How a Prince's passion led to the foundation of Moscow

The Moscow river.

The Moscow river.

pastvu.com/Joseph Andreas Weiss
Romance, jealousy and rival’s death all played a part in the founding of the Russian capital. Let's see how it all started with a city that mid-September celebrates its 870th anniversary.

Moscow was built as a result of a heated conflict between a suzerain and a vassal, and the passionate nature of its first rulers helped the city to rise.

The foundation of Moscow is traditionally credited to Prince Yuri Dolgoruky (Long-Armed) of Suzdal. The traditional date for the founding of the city has long been considered 1147. It is in this year that Moscow is mentioned in Russian chronicles for the first time as a place of meeting of Prince Yuri with another ruler of one of the multiple Russian principalities that in those days were in constant dispute.

Yuri Dolgoruky.

However, initially, the land and villages situated where Moscow is today situated did not belong to the prince. It was the property of boyar (nobleman) Kuchka and was referred to as Kuchkovo. Kuchka fell from Dolgoruky’s grace and was sentenced to death and confiscation of all landholdings.

Princely passion

According to some accounts that we know of only from the writings of famous 18th century Russian historian Vasiliy Tatishchev, there is a love affair at the heart of this story. According to Tatishchev, Kuchka’s wife was Dolgoruky's lover. When the prince left on a military campaign Kuchka stayed at home and imprisoned his own spouse, planning to leave the prince entirely and escape to Dolgoruky’s foes in Kiev. However, the prince was told about his lover’s imprisonment, became enraged, returned and executed the nobleman.

Kuchka’s children were taken to the court of Dolgoruky’s son Andrey, a famous statesman in ancient Rus’ who became Yuri’s successor. It is believed that they never forgot about the fate of their father and had their revenge when they later plotted to murder Andrey.

Boyar Kuchka. A frame from the Yuri Dolgoruky movie (1998).

The nobleman’s name was connected to Moscow for a long time afterward. Until the 15th century, there was a district in the center of Moscow that was called Kuchkovo Pole (Kuchka’s field).

Small fortress

Before these events, when Prince Yury was still in charge, he built a wooden fortress on the spot where the Kremlin is now. The fortress was not big, with a perimeter of about 500 meters, and was supposed to defend Suzdal principality from attacks of its neighbors in the west.

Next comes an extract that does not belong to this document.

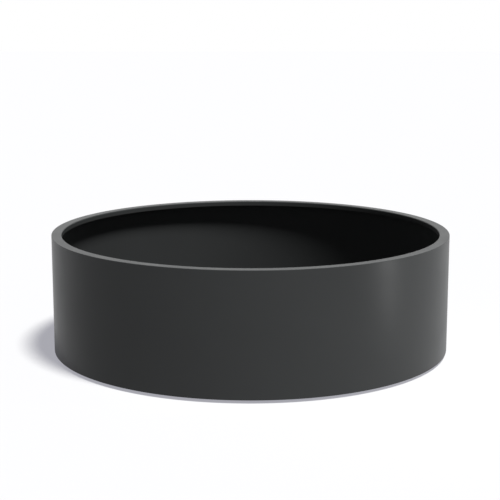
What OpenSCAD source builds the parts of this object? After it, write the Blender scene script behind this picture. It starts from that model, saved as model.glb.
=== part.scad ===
// Low round planter in powder-coated steel, standing on screw-adjusted levelling feet.
// Millimetres, +Z up. The origin is on the ground, under the middle of the planter.
// A rolled wall carries a folded rim at the top and a flat flange at the bottom. Four lines of
// inverted channels cross under the floor, and each foot screws into a welded bush.

/* [Vessel] */
// Outside diameter of the wall
planter_d = 2000; // [1800:10:2400]
// Height from the ground to the top of the rim, with the feet screwed home
planter_h = 600; // [400:10:900]
// Thickness of the rolled wall sheet
wall_t = 3; // [2:0.5:5]

/* [Rim] */
// Width of the rim's flat top, from the wall's outer face inwards
rim_w = 50; // [40:1:80]
// Depth of the lip that turns down at the rim's inner edge
rim_drop = 25; // [15:1:60]
// Thickness of the rim's sheet
rim_t = 3; // [2:0.5:5]
// Radius ground on the rim's outer top edge
edge_r = 2; // [0.5:0.5:4]
// Outer radius of the bend between the rim's top and its lip
bend_r = 5; // [4:0.5:8]

/* [Base] */
// Height of the base flange above the ground, with the feet screwed home
ground_gap = 15; // [13:1:22]
// Width of the base flange, from the wall's inner face inwards
flange_w = 100; // [90:1:140]
// Thickness of the base flange and of the plates over the inner feet
flange_t = 4; // [3:0.5:6]
// Thickness of the floor sheet
floor_t = 3; // [2:0.5:6]

/* [Bearers] */
// Width of the channels under the floor
bearer_w = 40; // [34:1:60]
// Height of the channels under the floor
bearer_h = 40; // [38:1:80]
// Thickness of the channels' sheet
bearer_t = 3; // [2:0.5:4]
// Outer radius of the channels' two bends
bearer_bend_r = 5; // [4.5:0.5:8]
// Distance between the middles of two parallel channels
bearer_pitch = 640; // [500:10:740]
// Side of the square plate under each crossing of two channels
crossing_plate_w = 90; // [70:1:140]

/* [Drainage] */
// Diameter of the drain holes in the floor
drain_d = 30; // [15:1:60]
// Radius of the circle of drain holes round the middle one
drain_circle_r = 640; // [600:5:700]

/* [Feet] */
// Distance from the wall's outer face to the middle of an outer foot
foot_inset = 75; // [60:1:85]
// Diameter of a foot's pad
pad_d = 50; // [40:1:60]
// Height of a foot's pad
pad_h = 8; // [7:0.5:9]
// Diameter of the foot's threaded stud
stud_d = 12; // [10:1:14]
// Width across the flats of the stud's hexagonal collar
collar_af = 19; // [17:1:24]
// Diameter of the threaded bush that a foot screws into
bush_d = 24; // [20:1:27]
// Height of the threaded bush
bush_h = 30; // [28:1:32]

/* [Hidden] */
$fn = 128;
coat_colour = "#2c2f31";    // every welded piece is coated in one go
zinc_colour = "#b9bcbd";
plastic_colour = "#1b1c1d";
fit_gap = 0.05;         // radial clearance of a stud in its bush
turn_gap = 0.1;         // clearance of a stud's foot in its pad, all round
collar_gap = 0.5;       // free height above and below a stud's collar
collar_face_share = 0.95; // a collar's round face, as a share of its width across the flats
hole_gap = 1;           // radial clearance of a stud in the flange's hole
end_gap = 1;            // clearance of a channel's corner from the wall
stud_proud = 3;         // how far a stud stands out of its bush, screwed home
tip_chamfer = 1.5;      // chamfer on a stud's tip and in a bush's mouth
pad_edge_r = 2.5;       // rounding of a pad's upper edge
pad_sole_t = 2.5;       // pad material under the stud's foot
pad_lip_t = 1.5;        // pad lip that keeps the stud's foot in
lip_overlap = 2.4;      // how far the pad's lip reaches in over the stud's foot
outer_feet = 8;         // feet round the base flange
inner_feet = 4;         // feet under the channels' crossings
cut = 1;                // how far a cutting shape runs past what it cuts

wall_ro = planter_d / 2;
wall_ri = wall_ro - wall_t;
rim_ri = wall_ro - rim_w;
rim_z = planter_h - rim_t;
flange_z = ground_gap;
flange_top = flange_z + flange_t;
flange_ri = wall_ri - flange_w;
floor_z = flange_top + bearer_h;
half_pitch = bearer_pitch / 2;
outer_foot_r = wall_ro - foot_inset;
stud_top = flange_top + bush_h + stud_proud;
collar_z = pad_h + collar_gap;
collar_h = flange_z - collar_gap - collar_z;
stud_foot_r = stud_d / 2 + lip_overlap;
stud_foot_z = pad_sole_t + turn_gap;
stud_foot_top = pad_h - pad_lip_t - turn_gap;

// Middle of each foot: the outer ones on the flange, then the inner ones under the crossings
FOOT_XY = concat(
    [for (i = [0 : outer_feet - 1]) outer_foot_r * [cos(i * 360 / outer_feet), sin(i * 360 / outer_feet)]],
    [for (i = [0 : inner_feet - 1]) half_pitch * sqrt(2) * [cos(45 + i * 90), sin(45 + i * 90)]]
);
FEET = outer_feet + inner_feet;
DRAIN_XY = concat(
    [[0, 0]],
    [for (i = [0 : 7]) drain_circle_r * [cos(i * 45), sin(i * 45)]]
);

// A flat or tall ring between two radii
module ring(r_out, r_in, z, h) {
    translate([0, 0, z]) difference() {
        cylinder(r = r_out, h = h);
        translate([0, 0, -cut]) cylinder(r = r_in, h = h + 2 * cut);
    }
}

// What a round of radius r takes off a square corner at the origin, the corner pointing along +X and +Y
module corner_round(r) {
    difference() {
        translate([-r, -r]) square(r + cut);
        translate([-r, -r]) circle(r = r);
        translate([-r - cut, -r - cut]) square([cut, r + 2 * cut]);
        translate([-r - cut, -r - cut]) square([r + 2 * cut, cut]);
    }
}

// The rim's section: a flat top and a lip turned down at its inner edge
module rim_section() {
    inner_bend_r = bend_r - rim_t;
    difference() {
        translate([rim_ri, planter_h - rim_drop]) square([rim_w, rim_drop]);
        difference() {
            translate([rim_ri + rim_t, planter_h - rim_drop - cut]) square([rim_w, rim_drop + cut - rim_t]);
            if (inner_bend_r > 0)
                translate([rim_ri + rim_t, rim_z]) mirror([1, 0]) corner_round(inner_bend_r);
        }
        translate([rim_ri, planter_h]) mirror([1, 0]) corner_round(bend_r);
        translate([wall_ro, planter_h]) corner_round(min(edge_r, rim_t));
    }
}

module wall() {
    color(coat_colour) ring(wall_ro, wall_ri, flange_z, rim_z - flange_z);
}

module rim() {
    color(coat_colour) rotate_extrude() rim_section();
}

module base_flange() {
    color(coat_colour) difference() {
        ring(wall_ri, flange_ri, flange_z, flange_t);
        for (k = [0 : outer_feet - 1])
            translate([FOOT_XY[k].x, FOOT_XY[k].y, flange_z - cut])
                cylinder(d = stud_d + 2 * hole_gap, h = flange_t + 2 * cut);
    }
}

module floor_plate() {
    color(coat_colour) difference() {
        translate([0, 0, floor_z]) cylinder(r = wall_ri, h = floor_t);
        for (p = DRAIN_XY)
            translate([p.x, p.y, floor_z - cut]) cylinder(d = drain_d, h = floor_t + 2 * cut);
    }
}

// A bar's section, standing on y = 0, with both upper corners rounded to r
module round_topped(w, h, r) {
    difference() {
        translate([-w / 2, 0]) square([w, h]);
        for (side = [0, 1]) mirror([side, 0]) translate([w / 2, h]) corner_round(r);
    }
}

// A channel bent up from sheet, its open side down, lying along X from x0 to x1 about the line y = 0
module channel(x0, x1) {
    translate([x0, 0, flange_top]) rotate([90, 0, 90]) linear_extrude(x1 - x0) difference() {
        round_topped(bearer_w, bearer_h, bearer_bend_r);
        translate([0, -cut])
            round_topped(bearer_w - 2 * bearer_t, bearer_h - bearer_t + cut, bearer_bend_r - bearer_t);
    }
}

// Where a channel's end stops, so that its outer corners clear the wall
bearer_reach = sqrt(pow(wall_ri - end_gap, 2) - pow(half_pitch + bearer_w / 2, 2));
// Where a cross channel meets the side of a long one
crossing_side = half_pitch - bearer_w / 2;

module long_bearer(side) {
    color(coat_colour) translate([0, side * half_pitch, 0]) channel(-bearer_reach, bearer_reach);
}

module middle_bearer(side) {
    color(coat_colour) translate([side * half_pitch, 0, 0]) rotate([0, 0, 90]) channel(-crossing_side, crossing_side);
}

module end_bearer(side_x, side_y) {
    color(coat_colour) translate([side_x * half_pitch, 0, 0]) rotate([0, 0, side_y * 90])
        channel(half_pitch + bearer_w / 2, bearer_reach);
}

module crossing_plates() {
    color(coat_colour) for (k = [outer_feet : FEET - 1])
        translate([FOOT_XY[k].x, FOOT_XY[k].y, flange_z]) difference() {
            translate([0, 0, flange_t / 2]) cube([crossing_plate_w, crossing_plate_w, flange_t], center = true);
            translate([0, 0, -cut]) cylinder(d = stud_d + 2 * hole_gap, h = flange_t + 2 * cut);
        }
}

// A welded bush, bored for the stud and countersunk at its upper mouth
module bush() {
    bore_r = stud_d / 2 + fit_gap;
    difference() {
        cylinder(d = bush_d, h = bush_h);
        translate([0, 0, -cut]) cylinder(r = bore_r, h = bush_h + 2 * cut);
        translate([0, 0, bush_h - tip_chamfer])
            cylinder(r1 = bore_r, r2 = bore_r + tip_chamfer, h = tip_chamfer);
    }
}

module bushes(first, last) {
    color(coat_colour) for (k = [first : last])
        translate([FOOT_XY[k].x, FOOT_XY[k].y, flange_top]) bush();
}

// The pad's section: a flat sole, a rounded upper edge and an undercut pocket for the stud's foot
module pad_section() {
    difference() {
        square([pad_d / 2, pad_h]);
        translate([pad_d / 2, pad_h]) corner_round(pad_edge_r);
        translate([0, pad_sole_t]) square([stud_foot_r + turn_gap, pad_h - pad_lip_t - pad_sole_t]);
        translate([0, pad_sole_t]) square([stud_d / 2 + hole_gap / 2, pad_h]);
    }
}

module foot_pad(k) {
    color(plastic_colour) translate([FOOT_XY[k].x, FOOT_XY[k].y, 0]) rotate_extrude() pad_section();
}

// A hexagonal collar for a spanner, its corners turned off at 30 degrees above and below
module collar() {
    corner_r = collar_af / 2 / cos(30) + cut;
    face_r = collar_af / 2 * collar_face_share;
    turned_h = (corner_r - face_r) * tan(30);
    intersection() {
        cylinder(d = collar_af / cos(30), h = collar_h, $fn = 6);
        rotate_extrude() polygon([
            [0, 0], [face_r, 0], [corner_r, turned_h],
            [corner_r, collar_h - turned_h], [face_r, collar_h], [0, collar_h]
        ]);
    }
}

// The stud: a round foot held in the pad, the collar, and the threaded shank
module foot_stud(k) {
    color(zinc_colour) translate([FOOT_XY[k].x, FOOT_XY[k].y, 0]) union() {
        translate([0, 0, stud_foot_z]) cylinder(r = stud_foot_r, h = stud_foot_top - stud_foot_z);
        translate([0, 0, stud_foot_z]) cylinder(d = stud_d, h = stud_top - tip_chamfer - stud_foot_z);
        translate([0, 0, collar_z]) collar();
        translate([0, 0, stud_top - tip_chamfer])
            cylinder(d1 = stud_d, d2 = stud_d - 2 * tip_chamfer, h = tip_chamfer);
    }
}

wall();
rim();
base_flange();
floor_plate();
long_bearer(-1);  // long_bearer_front
long_bearer(1);  // long_bearer_back
middle_bearer(-1);  // middle_bearer_left
middle_bearer(1);  // middle_bearer_right
end_bearer(-1, -1);  // end_bearer_front_left
end_bearer(1, -1);  // end_bearer_front_right
end_bearer(-1, 1);  // end_bearer_back_left
end_bearer(1, 1);  // end_bearer_back_right
crossing_plates();
bushes(0, outer_feet - 1);  // flange_bushes
bushes(outer_feet, FEET - 1);  // crossing_bushes
for (k = [0 : FEET - 1]) {
    foot_pad(k);
    foot_stud(k);
}
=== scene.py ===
import math

import bmesh
import bpy
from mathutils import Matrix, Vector


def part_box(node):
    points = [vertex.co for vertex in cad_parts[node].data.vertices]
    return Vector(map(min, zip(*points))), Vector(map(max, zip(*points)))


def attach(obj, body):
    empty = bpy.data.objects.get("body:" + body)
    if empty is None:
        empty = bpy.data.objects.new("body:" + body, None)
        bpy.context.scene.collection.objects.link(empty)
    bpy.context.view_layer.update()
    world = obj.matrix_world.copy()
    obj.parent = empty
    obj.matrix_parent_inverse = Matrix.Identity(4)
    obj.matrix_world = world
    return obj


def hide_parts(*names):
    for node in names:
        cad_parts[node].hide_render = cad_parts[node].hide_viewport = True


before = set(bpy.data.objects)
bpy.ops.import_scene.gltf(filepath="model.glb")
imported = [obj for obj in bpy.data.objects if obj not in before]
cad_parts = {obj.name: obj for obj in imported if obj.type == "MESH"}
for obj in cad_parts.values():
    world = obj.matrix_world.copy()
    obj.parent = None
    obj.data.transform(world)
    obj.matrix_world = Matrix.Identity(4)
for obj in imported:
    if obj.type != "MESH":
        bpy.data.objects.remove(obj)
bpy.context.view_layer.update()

# ---------------------------------------------------------------- sizes, worked out from the frame
ROOT = "planter"
COAT, ZINC, PLASTIC = "coated_steel", "zinc_steel", "pad_plastic"


def radii(node, centre=(0, 0)):
    """The least and greatest distance of a CAD node's points from an upright axis."""
    lengths = [math.hypot(v.co.x - centre[0], v.co.y - centre[1]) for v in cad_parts[node].data.vertices]
    return min(lengths), max(lengths)


def heights(node):
    """The lowest and highest point of a CAD node."""
    low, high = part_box(node)
    return low.z, high.z


def middle(node):
    """The middle of a CAD node, seen from above."""
    low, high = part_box(node)
    return (low.x + high.x) / 2, (low.y + high.y) / 2


WALL_IN, WALL_OUT = radii("wall")
WALL_LOW, WALL_HIGH = heights("wall")
RIM_IN, RIM_OUT = radii("rim")
RIM_LOW, RIM_TOP = heights("rim")
SHEET = RIM_TOP - WALL_HIGH
FLANGE_LOW = heights("base_flange")[0]
FLOOR_LOW, FLOOR_TOP = heights("floor_plate")
FEET = sorted(int(name.split("_")[-1]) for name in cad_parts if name.startswith("foot_stud_"))
STUD_LOW, STUD_TOP = heights("foot_stud_1")
PAD_R = radii("foot_pad_1", middle("foot_pad_1"))[1]
PAD_TOP = heights("foot_pad_1")[1]

# The M12 stud and the parts that hold it, as the solids have them
STUD_R, THREAD_PITCH, THREAD_DEPTH = 0.006, 0.00175, 0.00095
COLLAR_HALF, COLLAR_FACE = 0.0095, 0.95 * 0.0095
COLLAR_LOW, COLLAR_TOP = PAD_TOP + 0.0005, FLANGE_LOW - 0.0005
STUD_FOOT_R, POCKET_GAP, PAD_LIP = 0.0084, 0.0001, 0.0015
STUD_TIP = 0.0015
AXIS_R = 0.0001  # where the profile of a solid without a bore starts


# ---------------------------------------------------------------- mesh helpers
def link(obj):
    bpy.context.scene.collection.objects.link(obj)
    return obj


def arc(centre, radius, start, end, steps=6):
    """Points along an arc, from one angle to another in degrees."""
    angles = [math.radians(start + (end - start) * i / steps) for i in range(steps + 1)]
    return [(centre[0] + radius * math.cos(a), centre[1] + radius * math.sin(a)) for a in angles]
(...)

The place where Moscow was founded was at the crossroads of important trade routes of the time. This helped ensure the city grew in size and importance.

A. Vasnetsov. Moscow Kremlin under Ivan Kalita, 1921.

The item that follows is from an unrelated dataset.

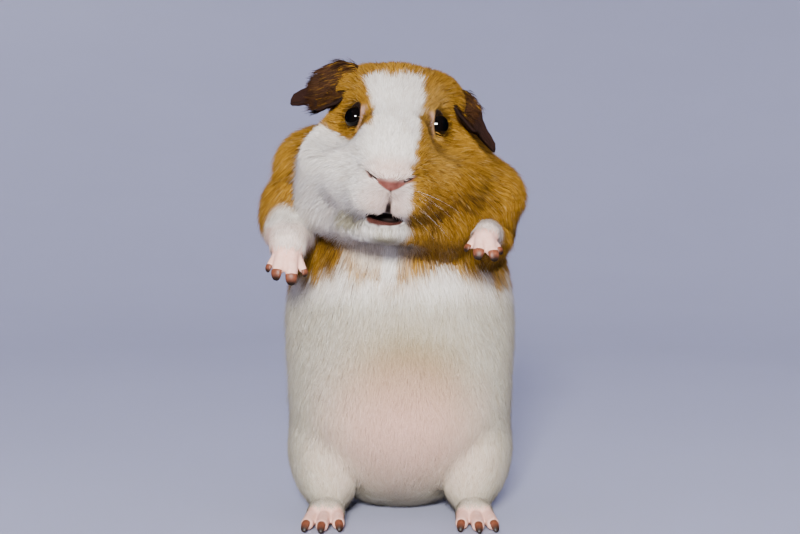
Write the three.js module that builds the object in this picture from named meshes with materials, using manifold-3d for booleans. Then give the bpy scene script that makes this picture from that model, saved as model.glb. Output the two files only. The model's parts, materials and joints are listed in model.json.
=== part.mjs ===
// A guinea pig sitting up on its haunches, life size, one solid for each named part of the body.
// Millimetres, +Z up. The animal faces -Y and its left side is +X. The solids run out to the
// tips of the coat, so the skin lies inside them.
import * as THREE from "three";
import { mergeVertices } from "three/addons/utils/BufferGeometryUtils.js";
import Module from "manifold-3d";

const wasm = await Module();
wasm.setup();

// ---- driving dimensions ----
const eyeLevel = 162.4; // height of the line between the eyes above the floor
const eyeForward = 44; // how far that line lies in front of the body's middle
const eyeSpacing = 29; // between the eyeballs' centres
const eyeRadius = 5.3;
const eyeDepth = -0.5; // of the eyeballs' centres behind that line
const headSway = -1.4; // the head's middle, a little to the right of the body's
const headRoll = 5.5; // degrees, the crown leaning to the left side
const coatGap = 0.3; // clearance between neighbouring solids
const limbClearance = 0.4; // the same, between the limbs and the trunk
const faceCell = 5.3;
const headCell = 9; // facet sizes of the wrapped surfaces
const trunkCell = 11;
const limbCell = 6;
const thighCell = 10;
const footCell = 3.0;
const hindFootCell = 3.7;
const toeTaper = 0.92; // a toe's end for its root
const hindToeThickness = 2.9;
const clawGap = 0.8; // between a toe's end and its claw
const clawShape = { fore: 0.95, hind: 1.15, across: 0.7, up: 0.46 }; // for the toe's thickness
const huge = 400; // side of the blocks that cut the body into its parts

const vec = (x, y, z) => new THREE.Vector3(x, y, z);
const degrees = THREE.MathUtils.degToRad;

// The head has its own frame: origin between the eyes, turned by the roll.
const headFrame = new THREE.Matrix4()
  .makeRotationY(degrees(headRoll))
  .setPosition(headSway, -eyeForward, eyeLevel);
const bodyFrame = new THREE.Matrix4();
const inHead = (x, y, z) => vec(x, y, z).applyMatrix4(headFrame);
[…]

According to archeologists, some settlements on the territory of Moscow were already in existence around a 1,000 BC. Most probably, they belonged to Finno-Ugric people. In the 9th century AD they were replaced by the Slavs.

Moscow - home to bears

These are Finno-Ugric languages from which some researchers derive the meaning of the word “Moscow”. In general, there is a consensus that the city was named after the river that has the same name. But where does the river’s name come from?

According to historian Stefan Kuznetsov, the roots of “Moscow” are in Finno-Ugric Maska (bear) and Ava (dam). Hence, Moscow was a place of she-bears that could have been a totem animal of the tribes that lived there.

Supporters of Slavic and Baltic origins of “Moscow” tend to connect it to ancient words that stand for “wet” and “marshy", due to the conditions of the territory. Many in medieval Russia tied the name of their capital to Meshech or Mosoch, one of the sons of the legendary Noah, thus incorporating Russian history into a wider world context.

Moscow’s rise

Having been founded in the middle of the 12th century, within 200 years Moscow had become an uncontested leader among Russian principalities at the time of the Mongol domination of Rus’. This blistering rise still puzzles historians. The main factor here is usually connected with geography. The city and the principality around it were situated right in the center of Russian territory and were protected from external enemies by other entities and also benefited from lively trade routes.

Bookstores on the Spassky Bridge in the 17 century.

However, there is also another reason. At first, Moscow was small and peripheral and its rulers, realizing this, understood that they could only rely on their own initiative and, using contemporary terminology, their entrepreneurial spirit. The latter became a driving force behind Moscow’s rise.